### WHAT YOU ARE ASKED TO DO
Copy the line containing "for node in", then all lines after it up to and including the final line of the material, exactly and without additions.

### DATASET EXTRACT
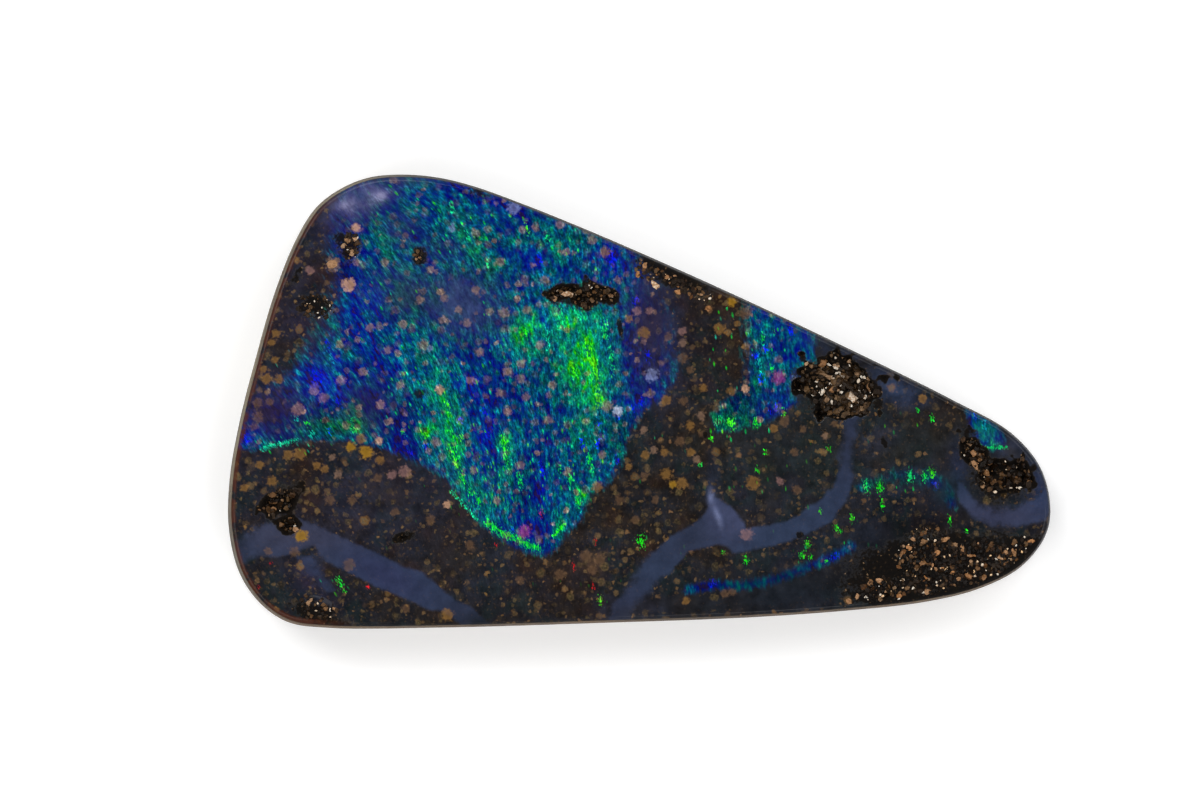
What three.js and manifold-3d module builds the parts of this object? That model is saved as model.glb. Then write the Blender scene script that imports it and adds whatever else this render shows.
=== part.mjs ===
// A polished freeform cabochon of boulder opal: precious opal and ironstone grown together in one stone.
// It lies on its flat ground back, with its low polished crown up. Its face has rough open pits, where
// loose ironstone grains show, and its wall leans in a little from a wide girdle to a rolled edge.
// Millimetres, +Z up. X runs along the length towards the narrow nose, and Y across it.
// The origin is under the middle of the outline's box, on the plane that the stone rests on.
import * as THREE from 'three';
import { mergeVertices } from 'three/addons/utils/BufferGeometryUtils.js';
import Module from 'manifold-3d';

// Driving dimensions of the body
const THICKNESS = 3.3;
const CROWN = { x: -1.8, y: -0.6 };
const CROWN_FALL = { x: 16.3, y: 9.8 }; // the face is 1 mm lower this far from the crown, growing as a square
const GIRDLE_HEIGHT = 0.7;
const WALL_MIDDLE_HEIGHT = 1.7;
const WALL_LEAN = 0.052; // how far the rim stands in from the girdle
const WALL_LEAN_SWING = 0.022; // more of it on the wide end, less at the nose
const EDGE_RADIUS = 0.08;
const BACK_EDGE_INSET = 0.38;
const BACK_BEVEL = { inset: 0.12, height: 0.2 };

// The outline at the girdle, going round against the clock from the nose
const OUTLINE = [
  [10.27, -2.65], [10.02, -1.66], [9.28, -0.79], [7.8, 0.04], [5.29, 1.28], [2.21, 2.73],
  [-0.91, 4.11], [-2.85, 4.9], [-4.15, 5.37], [-5.0, 5.58], [-5.85, 5.66], [-6.75, 5.59],
  [-7.48, 5.3], [-8.09, 4.83], [-8.59, 4.03], [-9.13, 2.68], [-9.58, 1.13], [-9.99, -0.48],
  [-10.24, -1.9], [-10.27, -3.15], [-10.0, -4.3], [-9.46, -5.08], [-8.78, -5.53], [-7.8, -5.67],
  [-4.75, -5.66], [-1.0, -5.55], [2.75, -5.41], [5.3, -5.23], [7.15, -5.02], [8.52, -4.68],
  [9.54, -4.14], [10.15, -3.36],
];

// Each pit is one or more overlapping lobes: middle, half length and half width, turn in degrees, depth
const PITS = {
  main: [
    { x: 4.78, y: 0.42, a: 0.8, b: 0.62, turn: -8, depth: 0.42 },
    { x: 5.4, y: 0.25, a: 0.62, b: 0.46, turn: 20, depth: 0.3 },
  ],
  long: [
    { x: -1.75, y: 2.64, a: 0.55, b: 0.3, turn: 12, depth: 0.34 },
    { x: -1.1, y: 2.6, a: 0.46, b: 0.2, turn: -25, depth: 0.26 },
  ],
  nose: [
    { x: 8.42, y: -1.28, a: 0.42, b: 0.26, turn: -48, depth: 0.28 },
    { x: 9.08, y: -1.85, a: 0.6, b: 0.45, turn: -15, depth: 0.4 },
  ],
  lowerRight: [
    { x: 7.2, y: -4.0, a: 0.85, b: 0.95, turn: 10, depth: 0.14 },
    { x: 8.5, y: -4.1, a: 1.05, b: 0.7, turn: 8, depth: 0.15 },
    { x: 6.1, y: -4.75, a: 0.7, b: 0.36, turn: 5, depth: 0.12 },
    { x: 9.5, y: -3.85, a: 0.6, b: 0.42, turn: 35, depth: 0.13 },
  ],
  upperLeft: [{ x: -7.2, y: 3.85, a: 0.38, b: 0.24, turn: 75, depth: 0.24 }],
  upperMiddle: [{ x: -5.52, y: 3.64, a: 0.22, b: 0.16, turn: 70, depth: 0.3 }],
  leftPatch: [{ x: -8.1, y: 2.38, a: 0.55, b: 0.34, turn: -10, depth: 0.14 }],
  left: [
    { x: -8.98, y: -2.5, a: 0.44, b: 0.25, turn: 15, depth: 0.32 },
    { x: -8.82, y: -3.1, a: 0.19, b: 0.19, turn: 0, depth: 0.2 },
  ],
  centre: [{ x: -5.5, y: 0.15, a: 0.12, b: 0.09, turn: 0, depth: 0.18 }],
  low: [{ x: -5.88, y: -3.4, a: 0.18, b: 0.12, turn: 30, depth: 0.2 }],
  lowerLeft: [{ x: -8.05, y: -5.2, a: 0.55, b: 0.34, turn: -20, depth: 0.13 }],
};

// Loose grains that stand in a pit: how many, and the smallest and largest half width
const GRAINS = {
  main: { count: 17, smallest: 0.11, largest: 0.2 },
  long: { count: 8, smallest: 0.09, largest: 0.15 },
  nose: { count: 13, smallest: 0.1, largest: 0.17 },
  lowerRight: { count: 30, smallest: 0.1, largest: 0.17 },
  upperLeft: { count: 4, smallest: 0.08, largest: 0.12 },
  leftPatch: { count: 5, smallest: 0.08, largest: 0.12 },
  left: { count: 6, smallest: 0.09, largest: 0.13 },
  lowerLeft: { count: 7, smallest: 0.08, largest: 0.13 },
};

// How finely the shapes are cut
const STEPS_ROUND = 100;
const EDGE_STEPS = 2;
const FACE_RINGS = [0.1, 0.24, 0.4, 0.58, 0.78];
const WIDE_PIT_DETAIL = 3;
const SMALL_PIT_DETAIL = 2;
const WIDE_PIT = 0.4; // half width from which a pit is cut with the finer detail
const GRAIN_DETAIL = 0;
const GOLDEN_ANGLE = Math.PI * (3 - Math.sqrt(5));

const wasm = await Module();
wasm.setup();

// A repeatable value from 0 to 1 for two numbers
function chance(a, b) {
  const wave = Math.sin(a * 12.9898 + b * 78.233) * 43758.5453;
  return wave - Math.floor(wave);
}

// The polished face: a paraboloid that falls away from the crown
function faceHeight(x, y) {
  return THICKNESS - ((x - CROWN.x) / CROWN_FALL.x) ** 2 - ((y - CROWN.y) / CROWN_FALL.y) ** 2;
}

// Points round the outline, each with the direction that faces out of the stone
function outlinePoints() {
  const points = OUTLINE.map(([x, y]) => new THREE.Vector3(x, y, 0));
  const curve = new THREE.CatmullRomCurve3(points, true, 'centripetal');
  return Array.from({ length: STEPS_ROUND }, (_, i) => {
    const along = curve.getTangentAt(i / STEPS_ROUND);
    return {
      point: curve.getPointAt(i / STEPS_ROUND),
      out: new THREE.Vector3(along.y, -along.x, 0).normalize(),
    };
  });
}

const outline = outlinePoints();

// How far a place is inside the outline, which is bulging all round
function insideBy(x, y) {
  return Math.min(...outline.map(({ point, out }) => (point.x - x) * out.x + (point.y - y) * out.y));
}

// One ring round the stone, moved in from the outline by inset(out) and lifted to height(x, y)
function ring(inset, height) {
  return outline.map(({ point, out }) => {
    const place = point.clone().addScaledVector(out, -inset(out));
    place.z = height(place.x, place.y);
    return place;
  });
}

// A closed skin over rings from the bottom to the top, with a point that closes each end
function skinOver(rings, bottom, top) {
  const corners = rings.flat();
  const n = STEPS_ROUND;
  const faces = [];
  for (let r = 0; r + 1 < rings.length; r++) {
    for (let i = 0; i < n; i++) {
      const here = r * n + i;
      const next = r * n + ((i + 1) % n);
      faces.push(here, next, next + n, here, next + n, here + n);
    }
  }
  const lowest = corners.length;
  const highest = lowest + 1;
  const lastRing = (rings.length - 1) * n;
  for (let i = 0; i < n; i++) {
    const next = (i + 1) % n;
    faces.push(lowest, next, i);
    faces.push(highest, lastRing + i, lastRing + next);
  }
  const skin = new THREE.BufferGeometry().setFromPoints([...corners, bottom, top]);
  return skin.setIndex(faces);
}

// The stone before its pits: flat back, bevel, girdle, leaning wall, rolled edge and crowned face
function body() {
  const lean = (out) => WALL_LEAN - WALL_LEAN_SWING * out.x;
  const rings = [
    ring(() => BACK_EDGE_INSET, () => 0),
    ring(() => BACK_BEVEL.inset, () => BACK_BEVEL.height),
    ring(() => 0, () => GIRDLE_HEIGHT),
    ring((out) => lean(out) / 2, () => WALL_MIDDLE_HEIGHT),
  ];
  for (let step = 0; step <= EDGE_STEPS; step++) {
    const angle = (Math.PI / 2) * (step / EDGE_STEPS);
    const inward = EDGE_RADIUS * (1 - Math.cos(angle));
    const below = EDGE_RADIUS * (1 - Math.sin(angle));
    rings.push(ring((out) => lean(out) + inward, (x, y) => faceHeight(x, y) - below));
  }
  const faceEdge = rings[rings.length - 1];
  for (const share of FACE_RINGS) {
    rings.push(faceEdge.map((edge) => {
      const place = edge.clone().lerp(new THREE.Vector3(CROWN.x, CROWN.y, 0), share);
      place.z = faceHeight(place.x, place.y);
      return place;
    }));
  }
  const bottom = new THREE.Vector3(CROWN.x, CROWN.y, 0);
  const top = new THREE.Vector3(CROWN.x, CROWN.y, THICKNESS);
  return skinOver(rings, bottom, top);
}

// A rounded lump of half sizes a, b and c, its surface pushed in and out by waves that differ with seed
function lump(a, b, c, detail, rough, seed) {
  const shape = new THREE.IcosahedronGeometry(1, detail);
  const places = shape.getAttribute('position');
  const p = new THREE.Vector3();
  for (let i = 0; i < places.count; i++) {
    p.fromBufferAttribute(places, i);
    const wave = Math.sin(4.1 * p.x + 2.3 * p.z + seed) + Math.sin(5.3 * p.y - 1.7 * p.x + 2 * seed)
      + Math.sin(3.7 * p.z + 4.4 * p.y + 3 * seed);
    p.multiplyScalar(1 + (rough * wave) / 3);
    places.setXYZ(i, p.x * a, p.y * b, p.z * c);
  }
  return shape;
}

// A closed geometry as a solid that can be joined and cut
function solid(geometry) {
  const bare = geometry.clone();
  bare.deleteAttribute('normal');
  bare.deleteAttribute('uv');
  const closed = mergeVertices(bare, 1e-5);
  return new wasm.Manifold(new wasm.Mesh({
    numProp: 3,
    vertProperties: closed.getAttribute('position').array,
    triVerts: new Uint32Array(closed.index.array),
  }));
}

// One lobe's hollow, ready to be cut out of the face
function hollow(lobe, seed) {
  const detail = lobe.b < WIDE_PIT ? SMALL_PIT_DETAIL : WIDE_PIT_DETAIL;
  const shape = lump(lobe.a, lobe.b, lobe.depth, detail, 0.2, seed);
  shape.rotateZ(THREE.MathUtils.degToRad(lobe.turn));
  shape.translate(lobe.x, lobe.y, faceHeight(lobe.x, lobe.y));
  return solid(shape);
}

// How deep a lobe is below the face at a place, 0 outside it
function depthIn(lobe, x, y) {
  const turn = THREE.MathUtils.degToRad(lobe.turn);
  const along = (x - lobe.x) * Math.cos(turn) + (y - lobe.y) * Math.sin(turn);
  const across = (y - lobe.y) * Math.cos(turn) - (x - lobe.x) * Math.sin(turn);
  return lobe.depth * Math.sqrt(Math.max(0, 1 - (along / lobe.a) ** 2 - (across / lobe.b) ** 2));
}

// The grains of one pit, in a spiral over each of its lobes, each half sunk in the floor.
// The stone's edge stays free of them.
function grainsIn(lobes, { count, smallest, largest }, seed) {
  const areas = lobes.map((lobe) => lobe.a * lobe.b);
  const whole = areas.reduce((sum, area) => sum + area, 0);
  return lobes.flatMap((lobe, k) => {
    const own = Math.max(1, Math.round((count * areas[k]) / whole));
    const turn = THREE.MathUtils.degToRad(lobe.turn);
    const made = [];
    for (let i = 0; i < own; i++) {
      const out = 0.82 * Math.sqrt((i + 0.3 + 0.5 * chance(i, seed)) / own);
      const angle = i * GOLDEN_ANGLE + 0.9 * chance(seed, i) + k;
      const along = lobe.a * out * Math.cos(angle);
      const across = lobe.b * out * Math.sin(angle);
      const x = lobe.x + along * Math.cos(turn) - across * Math.sin(turn);
      const y = lobe.y + along * Math.sin(turn) + across * Math.cos(turn);
      const size = smallest + (largest - smallest) * chance(i + k, seed + 0.5);
      if (insideBy(x, y) < size + EDGE_RADIUS) continue;
      const depth = Math.max(...lobes.map((each) => depthIn(each, x, y)));
      const shape = lump(size, 0.85 * size, 0.75 * size, GRAIN_DETAIL, 0.3, seed + i);
      shape.rotateZ(angle * 2);
      shape.translate(x, y, faceHeight(x, y) - depth);
      made.push(solid(shape));
    }
    return made;
  });
}

// The whole stone: the body, less its pits, with the grains that stand in them
function stone() {
  let made = solid(body());
  Object.values(PITS).flat().forEach((lobe, i) => {
    made = made.subtract(hollow(lobe, 1.3 * i));
  });
  Object.entries(GRAINS).forEach(([pit, amount], i) => {
    for (const grain of grainsIn(PITS[pit], amount, 2 + i)) {
      made = made.add(grain);
    }
  });
  const { vertProperties, triVerts } = made.getMesh();
  const geometry = new THREE.BufferGeometry();
  geometry.setAttribute('position', new THREE.BufferAttribute(vertProperties, 3));
  geometry.setIndex(new THREE.BufferAttribute(triVerts, 1));
  geometry.computeVertexNormals();
  return geometry;
}

const opal = new THREE.MeshStandardMaterial({ color: 0x23273a, roughness: 0.15, metalness: 0 });
const opalStone = new THREE.Mesh(stone(), opal);
opalStone.name = 'opal_stone';

const specimen = new THREE.Group();
specimen.add(opalStone);

export default specimen;
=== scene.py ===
"""A polished freeform boulder opal, lying on its flat back with its face up.

The stone is one closed surface worked out from its outline: a grid over the face, with its open pits,
and bands down the rolled edge and the wall to the flat back. Its pits hold small ironstone grains.
The colours of the face come from fields kept on the surface, such as how far a place is inside the fire
or the potch and what hue the fire has there, which the material breaks up into streaks and grains.
"""
import math

import bpy
import numpy as np
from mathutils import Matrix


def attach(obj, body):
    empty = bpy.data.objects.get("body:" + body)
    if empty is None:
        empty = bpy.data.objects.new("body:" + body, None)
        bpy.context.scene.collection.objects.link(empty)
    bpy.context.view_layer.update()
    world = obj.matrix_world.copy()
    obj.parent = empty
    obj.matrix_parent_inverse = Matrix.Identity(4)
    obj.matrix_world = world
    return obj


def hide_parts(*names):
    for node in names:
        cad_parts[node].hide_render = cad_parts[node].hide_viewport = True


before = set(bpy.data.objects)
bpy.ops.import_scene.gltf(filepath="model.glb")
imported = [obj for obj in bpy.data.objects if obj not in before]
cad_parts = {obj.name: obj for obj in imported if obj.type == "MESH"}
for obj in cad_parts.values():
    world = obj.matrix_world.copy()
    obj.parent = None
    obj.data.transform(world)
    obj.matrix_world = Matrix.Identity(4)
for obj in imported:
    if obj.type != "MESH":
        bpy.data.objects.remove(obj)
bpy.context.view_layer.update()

# Sizes in millimetres. The scene is in metres.
MM = 0.001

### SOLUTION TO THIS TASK
    for node in names:
        cad_parts[node].hide_render = cad_parts[node].hide_viewport = True


before = set(bpy.data.objects)
bpy.ops.import_scene.gltf(filepath="model.glb")
imported = [obj for obj in bpy.data.objects if obj not in before]
cad_parts = {obj.name: obj for obj in imported if obj.type == "MESH"}
for obj in cad_parts.values():
    world = obj.matrix_world.copy()
    obj.parent = None
    obj.data.transform(world)
    obj.matrix_world = Matrix.Identity(4)
for obj in imported:
    if obj.type != "MESH":
        bpy.data.objects.remove(obj)
bpy.context.view_layer.update()

# Sizes in millimetres. The scene is in metres.
MM = 0.001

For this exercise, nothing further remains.